Nato per caso, amato da Napoleone

Si legge sull’Artusi: “La sera della battaglia di Marengo, nel sottosopra di quella giornata, non trovandosi i carri della cucina, il cuoco, al primo Console e ai Generali, improvvisò con galline rubate un piatto che, manipolato all’incirca come quello che qui vi descrivo, fu chiamato Pollo alla Marengo: e si dice che esso fu poi sempre nelle grazie di Napoleone, se non pel merito suo, perché gli rammentava quella gloriosa vittoria”.
Questa dunque la storia del pollo alla Marengo, così come ci viene tramandata non solo dall’Artusi. Una ricetta che però, ne La scienza in cucina e l’arte di mangiar bene, segue una preparazione semplice e coerente con il territorio di appartenenza. Burro, olio, vino bianco, farina, prezzemolo e limone. Sarebbero questi gli ingredienti della versione artusiana.

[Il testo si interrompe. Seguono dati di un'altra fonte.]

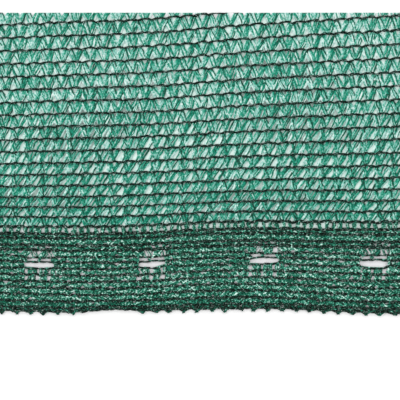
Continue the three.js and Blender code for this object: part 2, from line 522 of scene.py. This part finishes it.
def tape_level(tree, looks):
    """A place on the colour ramp, and the streaks alone."""
    count, around, lap, climbing, kind = tape_marks(tree)
    own_tone = add(tree, "ShaderNodeTexWhiteNoise", {"noise_dimensions": "1D"}, W=lap)
    steady_tone = add(tree, "ShaderNodeTexWhiteNoise", {"noise_dimensions": "1D"}, W=kind)
    streak_at = add(tree, "ShaderNodeCombineXYZ", X=count, Y=around).outputs[0]
    stretched = add(tree, "ShaderNodeMapping", Vector=streak_at, Scale=STREAK_SCALE).outputs[0]
    # The streaks are partly painted light and shade of the creases, partly film lying double.
    streak = add(tree, "ShaderNodeTexNoise", Vector=stretched, Detail=2.0, Scale=1.0).outputs["Fac"]
    place = add(tree, "ShaderNodeTexCoord").outputs["Object"]
    # Painted glints: specks of light on the creases of the film.
    painted_glint = add(tree, "ShaderNodeTexNoise", Vector=place, Scale=1 / PAINTED_GLINT_SIZE, Detail=1.0).outputs["Fac"]
    to_and_fro = {"operation": "PINGPONG"}
    from_edge = add(tree, "ShaderNodeMath", to_and_fro, _0=around, _1=EDGE_TO_RIDGE).outputs[0]
    from_turn = add(tree, "ShaderNodeMath", to_and_fro, _0=count, _1=1.0).outputs[0]
    # Darker where a chain grips the tape: bunched film, and painted shade under the chain.
    gripped = add(
        tree,
        "ShaderNodeMapRange",
        {"interpolation_type": "SMOOTHSTEP"},
        Value=from_turn,
        From_Min=GRIP_SHADE[0],
        From_Max=GRIP_SHADE[1],
        To_Min=looks["level"] - looks["grip_fold_and_shade"],
        To_Max=looks["level"],
    ).outputs[0]
    shade = row_shade(tree, count, climbing, looks)
    level = add(tree, "ShaderNodeMath", {"operation": "ADD"}, _0=gripped, _1=shade).outputs[0]
    for value, middle, weight in (
        (painted_glint, MIDDLE, looks["painted_glint"]),
        (own_tone.outputs["Value"], MIDDLE, looks["own_tone"]),
        (steady_tone.outputs["Value"], MIDDLE, looks["steady_tone"]),
        (streak, MIDDLE, looks["streak"]),
        (from_edge, EDGE_TO_RIDGE / 2, -looks["edge"] / EDGE_TO_RIDGE),
    ):
        centred = add(tree, "ShaderNodeMath", {"operation": "SUBTRACT"}, _0=value, _1=middle)
        level = add(
            tree, "ShaderNodeMath", MULTIPLY_ADD, _0=centred.outputs[0], _1=weight, _2=level
        ).outputs[0]
    return level, streak


# %% [markdown]
# A film's gloss varies with its creases, so the streaks also make its roughness and a fine
# relief. The gloss is kept low, because on real film it is spread over many tiny creases.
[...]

Pomodoro, pane, gamberi, Madeira, concentrato di pomodoro, olio, profumi mediterranei, uovo e funghi, invece, sono gli ingredienti della versione riscoperta negli anni Settanta. Una preparazione che assomiglia in tutto e per tutto a quella della quale parla Auguste Escoffier nella sua Guide Culinaire, che in più prevede il tartufo bianco (oggi invece assente).

Da provare con un “rosso mascherato”

In ogni caso, che si parli del pollo alla Marengo alla maniera di Artusi o di quello “recente” basato sulle indicazioni di Escoffier, in vista dell’abbinamento al calice ciò che emerge è che si tratta di un piatto davvero ricco dal punto di vista aromatico e complesso da quello gustativo. «La presenza di pollo, gamberi e uovo dona una forte tendenza dolce e una grassezza che si compensano grazie alla tendenza acida apportata dal vino bianco sfumato e dalla salsa rossa di pomodoro», spiega Roberto Anesi. Il sommelier di questo piatto sottolinea sì la struttura importante, ma non più di altre preparazioni a base di carne. Per questo sarebbe semplice abbinare un rosso piemontese di medio corpo come un buon Nebbiolo o un Dolcetto.